Assim, filmes que antes dependiam de projetores hoje podem ser vistos online. Além da digitalização, o LUPA também realiza restauração digital em casos especiais, corrigindo riscos, falhas de cor e marcas do tempo em obras selecionadas para mostras e festivais.
O LUPA é também espaço de formação acadêmica. No local são oferecidas duas disciplinas: uma obrigatória, sobre preservação audiovisual, e outra optativa, mais aprofundada. Foi ali que o curso de Cinema da UFF se destacou nacionalmente, ao se tornar o primeiro do país a incluir a preservação como parte do currículo, ainda nos anos 2000.
Além das aulas, o laboratório participa de projetos de pesquisa. Em 2024, por exemplo, foi criado o Museu Audiovisual Universitário (MAU), que reúne equipamentos antigos e serve como espaço para guardar filmes em estado crítico, como os que apresentam o chamado “vinagre”, processo químico de degradação da película.
Estrutura e parcerias
A estrutura atual do LUPA começou a ser formada em 2014 e foi consolidada em 2018, quando conquistou uma sala própria no casarão do IACS. Em 2023, com a inauguração do novo prédio do instituto no campus do Gragoatá, ganhou instalações modernas e climatizadas para armazenamento.
Desde 2021, o laboratório tem capacidade para digitalizar diferentes formatos de película, como 8mm, Super 8 e 16mm. Por meio de parcerias, passou também a trabalhar com fitas magnéticas como VHS, Betacam, U-Matic e Mini-DVD.
O LUPA está cadastrado na Plataforma Nacional de Infraestrutura de Pesquisa e mantém bases de dados abertas. Muitos dos filmes já digitalizados estão disponíveis gratuitamente na internet.
Mais do que tecnologia, o trabalho do LUPA é um serviço de memória. Ele garante que registros pessoais, coletivos e até curiosidades históricas não desapareçam com a obsolescência dos equipamentos.

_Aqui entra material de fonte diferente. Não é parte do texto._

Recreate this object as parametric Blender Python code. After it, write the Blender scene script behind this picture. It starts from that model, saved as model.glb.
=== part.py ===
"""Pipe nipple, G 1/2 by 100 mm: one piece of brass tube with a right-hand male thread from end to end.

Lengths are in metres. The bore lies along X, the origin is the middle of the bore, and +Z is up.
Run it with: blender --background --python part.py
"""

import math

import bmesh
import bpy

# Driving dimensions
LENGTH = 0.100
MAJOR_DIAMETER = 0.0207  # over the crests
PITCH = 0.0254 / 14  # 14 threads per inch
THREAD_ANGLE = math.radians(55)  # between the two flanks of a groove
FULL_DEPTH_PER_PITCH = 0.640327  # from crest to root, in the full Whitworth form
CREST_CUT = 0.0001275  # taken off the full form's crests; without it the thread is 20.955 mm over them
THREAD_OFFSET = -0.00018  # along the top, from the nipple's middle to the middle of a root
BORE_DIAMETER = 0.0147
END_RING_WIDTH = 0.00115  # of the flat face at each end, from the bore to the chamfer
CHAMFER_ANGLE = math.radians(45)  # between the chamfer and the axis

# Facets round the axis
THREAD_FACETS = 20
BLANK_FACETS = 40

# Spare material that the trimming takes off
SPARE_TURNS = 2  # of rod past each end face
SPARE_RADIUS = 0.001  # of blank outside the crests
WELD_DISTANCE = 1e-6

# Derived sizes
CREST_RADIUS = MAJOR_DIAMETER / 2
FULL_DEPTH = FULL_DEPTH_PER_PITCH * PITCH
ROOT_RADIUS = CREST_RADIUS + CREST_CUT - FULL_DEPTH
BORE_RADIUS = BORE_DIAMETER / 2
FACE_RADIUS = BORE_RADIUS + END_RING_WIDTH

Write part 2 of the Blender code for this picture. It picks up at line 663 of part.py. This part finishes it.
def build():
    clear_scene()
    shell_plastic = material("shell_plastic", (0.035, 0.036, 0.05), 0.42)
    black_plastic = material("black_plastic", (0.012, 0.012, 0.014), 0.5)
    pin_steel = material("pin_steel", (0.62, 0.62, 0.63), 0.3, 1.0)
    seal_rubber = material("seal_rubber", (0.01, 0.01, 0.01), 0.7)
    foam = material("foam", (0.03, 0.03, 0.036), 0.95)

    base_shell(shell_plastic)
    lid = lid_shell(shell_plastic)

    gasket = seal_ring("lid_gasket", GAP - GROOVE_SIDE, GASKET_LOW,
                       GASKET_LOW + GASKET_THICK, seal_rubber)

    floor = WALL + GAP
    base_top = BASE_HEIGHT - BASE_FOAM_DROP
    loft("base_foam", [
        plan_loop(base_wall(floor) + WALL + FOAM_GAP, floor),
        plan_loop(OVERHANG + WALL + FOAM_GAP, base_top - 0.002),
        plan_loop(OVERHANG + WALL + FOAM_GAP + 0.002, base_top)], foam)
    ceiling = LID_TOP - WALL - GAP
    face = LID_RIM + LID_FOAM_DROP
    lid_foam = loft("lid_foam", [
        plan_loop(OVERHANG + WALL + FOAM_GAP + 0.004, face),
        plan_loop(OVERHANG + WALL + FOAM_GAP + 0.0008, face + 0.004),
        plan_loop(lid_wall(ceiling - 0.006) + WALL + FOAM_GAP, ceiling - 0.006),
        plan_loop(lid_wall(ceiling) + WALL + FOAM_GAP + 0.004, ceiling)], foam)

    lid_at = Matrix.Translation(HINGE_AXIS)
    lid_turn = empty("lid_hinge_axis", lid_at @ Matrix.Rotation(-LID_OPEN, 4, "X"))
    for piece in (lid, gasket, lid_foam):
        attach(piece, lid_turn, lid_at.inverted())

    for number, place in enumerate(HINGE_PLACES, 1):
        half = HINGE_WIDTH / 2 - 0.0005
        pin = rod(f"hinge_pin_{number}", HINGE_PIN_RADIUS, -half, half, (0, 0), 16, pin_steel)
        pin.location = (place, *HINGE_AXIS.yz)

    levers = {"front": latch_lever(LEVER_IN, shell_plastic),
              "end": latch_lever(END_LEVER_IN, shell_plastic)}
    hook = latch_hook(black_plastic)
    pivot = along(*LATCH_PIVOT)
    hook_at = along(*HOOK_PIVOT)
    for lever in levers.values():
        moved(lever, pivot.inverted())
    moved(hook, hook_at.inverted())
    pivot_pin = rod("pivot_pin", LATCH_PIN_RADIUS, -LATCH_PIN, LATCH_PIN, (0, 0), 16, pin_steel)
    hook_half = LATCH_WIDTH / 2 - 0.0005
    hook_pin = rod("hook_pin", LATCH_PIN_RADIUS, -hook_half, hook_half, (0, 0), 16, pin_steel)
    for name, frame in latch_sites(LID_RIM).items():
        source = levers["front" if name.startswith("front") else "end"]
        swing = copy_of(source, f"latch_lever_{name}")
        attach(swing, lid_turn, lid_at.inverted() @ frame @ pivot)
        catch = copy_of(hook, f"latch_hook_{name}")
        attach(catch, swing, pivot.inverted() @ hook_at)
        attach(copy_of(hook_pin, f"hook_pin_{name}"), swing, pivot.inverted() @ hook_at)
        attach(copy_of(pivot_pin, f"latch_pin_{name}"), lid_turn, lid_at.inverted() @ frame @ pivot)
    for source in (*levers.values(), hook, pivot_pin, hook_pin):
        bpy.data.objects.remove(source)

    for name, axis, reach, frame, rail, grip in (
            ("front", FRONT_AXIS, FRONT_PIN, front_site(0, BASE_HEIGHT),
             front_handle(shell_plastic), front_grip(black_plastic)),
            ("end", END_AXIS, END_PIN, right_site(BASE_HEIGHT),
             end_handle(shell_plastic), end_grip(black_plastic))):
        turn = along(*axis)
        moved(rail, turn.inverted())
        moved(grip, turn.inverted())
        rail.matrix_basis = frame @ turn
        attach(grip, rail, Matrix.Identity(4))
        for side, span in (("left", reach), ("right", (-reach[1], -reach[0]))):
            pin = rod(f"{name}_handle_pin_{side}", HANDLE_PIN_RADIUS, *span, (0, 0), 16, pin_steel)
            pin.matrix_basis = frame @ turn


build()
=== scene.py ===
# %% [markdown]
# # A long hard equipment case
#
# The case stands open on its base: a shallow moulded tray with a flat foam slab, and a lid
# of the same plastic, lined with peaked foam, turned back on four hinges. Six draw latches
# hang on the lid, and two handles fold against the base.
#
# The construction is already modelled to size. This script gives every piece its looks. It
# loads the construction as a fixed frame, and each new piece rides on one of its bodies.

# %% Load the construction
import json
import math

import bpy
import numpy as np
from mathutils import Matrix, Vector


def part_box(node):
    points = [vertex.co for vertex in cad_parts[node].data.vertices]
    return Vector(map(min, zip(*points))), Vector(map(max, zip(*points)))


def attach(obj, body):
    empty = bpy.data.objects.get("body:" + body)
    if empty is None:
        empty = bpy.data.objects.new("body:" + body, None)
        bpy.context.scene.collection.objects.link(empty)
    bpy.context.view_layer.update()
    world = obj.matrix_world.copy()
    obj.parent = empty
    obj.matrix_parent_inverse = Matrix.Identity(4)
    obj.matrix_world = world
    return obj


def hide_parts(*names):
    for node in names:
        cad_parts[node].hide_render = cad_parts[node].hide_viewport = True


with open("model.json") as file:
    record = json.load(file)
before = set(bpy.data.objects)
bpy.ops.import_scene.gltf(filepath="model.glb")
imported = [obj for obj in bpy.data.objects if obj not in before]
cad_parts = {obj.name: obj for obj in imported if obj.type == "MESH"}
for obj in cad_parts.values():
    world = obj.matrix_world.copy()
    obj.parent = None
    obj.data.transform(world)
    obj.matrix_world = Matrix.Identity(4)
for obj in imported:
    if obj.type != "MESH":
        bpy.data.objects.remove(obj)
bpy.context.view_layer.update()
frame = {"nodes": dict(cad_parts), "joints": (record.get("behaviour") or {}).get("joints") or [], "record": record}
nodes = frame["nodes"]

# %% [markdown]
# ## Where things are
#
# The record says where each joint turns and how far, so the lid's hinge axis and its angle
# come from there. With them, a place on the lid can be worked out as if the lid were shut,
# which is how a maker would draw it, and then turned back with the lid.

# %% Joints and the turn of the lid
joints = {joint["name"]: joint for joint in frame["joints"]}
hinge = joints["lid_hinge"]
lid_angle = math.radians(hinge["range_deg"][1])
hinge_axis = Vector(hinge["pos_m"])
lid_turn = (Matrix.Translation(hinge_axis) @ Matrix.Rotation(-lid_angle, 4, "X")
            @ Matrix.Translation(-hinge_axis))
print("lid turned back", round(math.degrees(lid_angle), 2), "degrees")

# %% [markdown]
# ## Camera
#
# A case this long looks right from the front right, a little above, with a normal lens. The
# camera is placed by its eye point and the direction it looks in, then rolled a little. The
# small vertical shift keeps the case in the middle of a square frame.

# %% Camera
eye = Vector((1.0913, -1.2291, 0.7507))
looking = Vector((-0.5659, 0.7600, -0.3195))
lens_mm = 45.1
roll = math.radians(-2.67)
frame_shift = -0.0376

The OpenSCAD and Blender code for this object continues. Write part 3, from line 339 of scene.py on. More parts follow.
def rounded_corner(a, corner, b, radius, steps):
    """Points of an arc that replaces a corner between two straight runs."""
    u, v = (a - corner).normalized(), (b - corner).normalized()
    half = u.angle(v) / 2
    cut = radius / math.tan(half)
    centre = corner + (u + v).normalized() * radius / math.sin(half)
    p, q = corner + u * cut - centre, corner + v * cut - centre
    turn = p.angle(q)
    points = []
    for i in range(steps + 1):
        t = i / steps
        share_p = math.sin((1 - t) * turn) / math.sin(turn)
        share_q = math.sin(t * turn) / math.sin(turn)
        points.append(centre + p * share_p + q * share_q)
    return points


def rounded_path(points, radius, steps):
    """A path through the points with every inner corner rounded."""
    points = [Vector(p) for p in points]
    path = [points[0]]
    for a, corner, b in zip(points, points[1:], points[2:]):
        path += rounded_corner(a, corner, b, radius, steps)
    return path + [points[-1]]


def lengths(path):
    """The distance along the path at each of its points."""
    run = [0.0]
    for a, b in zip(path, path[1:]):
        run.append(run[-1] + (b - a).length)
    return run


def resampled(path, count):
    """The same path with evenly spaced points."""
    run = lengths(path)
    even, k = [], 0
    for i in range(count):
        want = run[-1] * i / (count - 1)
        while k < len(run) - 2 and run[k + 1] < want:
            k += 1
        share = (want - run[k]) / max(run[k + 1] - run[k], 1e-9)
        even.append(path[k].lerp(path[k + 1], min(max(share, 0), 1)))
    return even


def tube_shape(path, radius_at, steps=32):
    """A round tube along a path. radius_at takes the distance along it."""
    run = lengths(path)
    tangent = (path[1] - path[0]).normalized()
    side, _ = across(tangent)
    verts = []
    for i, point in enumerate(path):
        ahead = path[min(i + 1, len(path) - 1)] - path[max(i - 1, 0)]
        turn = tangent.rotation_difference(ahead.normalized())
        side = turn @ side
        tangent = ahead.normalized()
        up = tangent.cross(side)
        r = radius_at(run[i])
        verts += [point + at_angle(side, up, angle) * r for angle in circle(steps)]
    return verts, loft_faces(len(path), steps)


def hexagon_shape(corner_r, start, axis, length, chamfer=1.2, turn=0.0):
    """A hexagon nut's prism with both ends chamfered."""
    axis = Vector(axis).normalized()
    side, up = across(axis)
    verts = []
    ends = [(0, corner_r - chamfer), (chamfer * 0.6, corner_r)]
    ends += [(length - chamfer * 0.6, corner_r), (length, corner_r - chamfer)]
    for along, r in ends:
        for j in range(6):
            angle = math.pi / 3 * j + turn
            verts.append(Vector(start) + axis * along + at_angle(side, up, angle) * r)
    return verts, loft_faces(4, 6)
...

Por fim, o professor Rafael Luna também faz um apelo à população: quem tiver em casa filmes antigos, guardados em rolos ou fitas que já não podem ser assistidos, pode procurar o laboratório para fazer a doação. Afinal, muitos desses materiais ficam esquecidos em armários e correm risco de se perder. No LUPA eles ganham tratamento adequado e podem ser preservados para as próximas gerações.